All along the Trongate, and also in Argyll Street, there was in early times an irregular succession of thatched houses, with kilns and other erections, some nearer the centre of the street and some farther back, and the space between the houses and the roadway was used not for ashpits only, but for the deposit of every kind of refuse. In 1589 there is an order by the magistrates “that na midding be laid vpoun the hiegat;” but no attention seems to have been paid to it, as we find the practice continuing till near the end of the next century. It was a time-honoured institution with which the magistrates appear to have been for a time powerless to grapple. So great had become the nuisance caused by throwing all sorts of refuse on the side of the street, and so great the accumulation of water in consequence, that, as we learn from a minute of council (5th May, 1655), many of the inhabitants on the north side of the Trongate were obliged “to mak brige stones” – stepping stones – through the water lying between them and the street “for entrie to thair houssis.” This obliged the magistrates to interfere again – not this time, however, to prohibit the ashpits, but to secure a free passage for the sewage water along the street.
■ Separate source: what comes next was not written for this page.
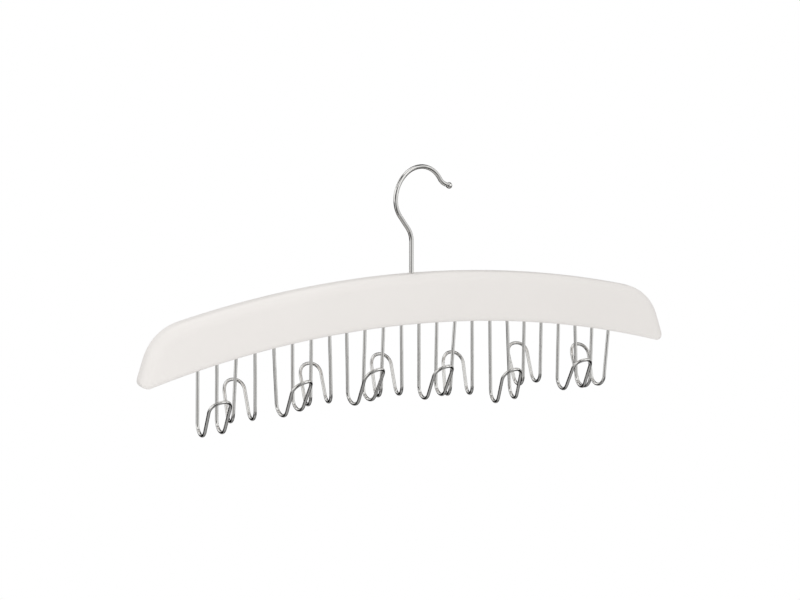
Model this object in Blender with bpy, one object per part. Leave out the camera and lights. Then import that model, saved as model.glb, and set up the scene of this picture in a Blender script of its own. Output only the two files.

– Old Glasgow, pp.266-276.
In 1809 No. 7 St. James’s Square was the residence of Alexander Geddes, A.R.S.A., a well-known Scottish artist. He was born at 7 St. Patrick Street, near the Cross-causeway, in 1783. In 1812 he removed to 55 York Place, and finally to London, where he died, in Berners Street, on the 5th of May, 1844. His etchings in folio were edited by David Laing, in 1875, but only 100 copies were printed.
– Old and New Edinburgh, pp.364-372.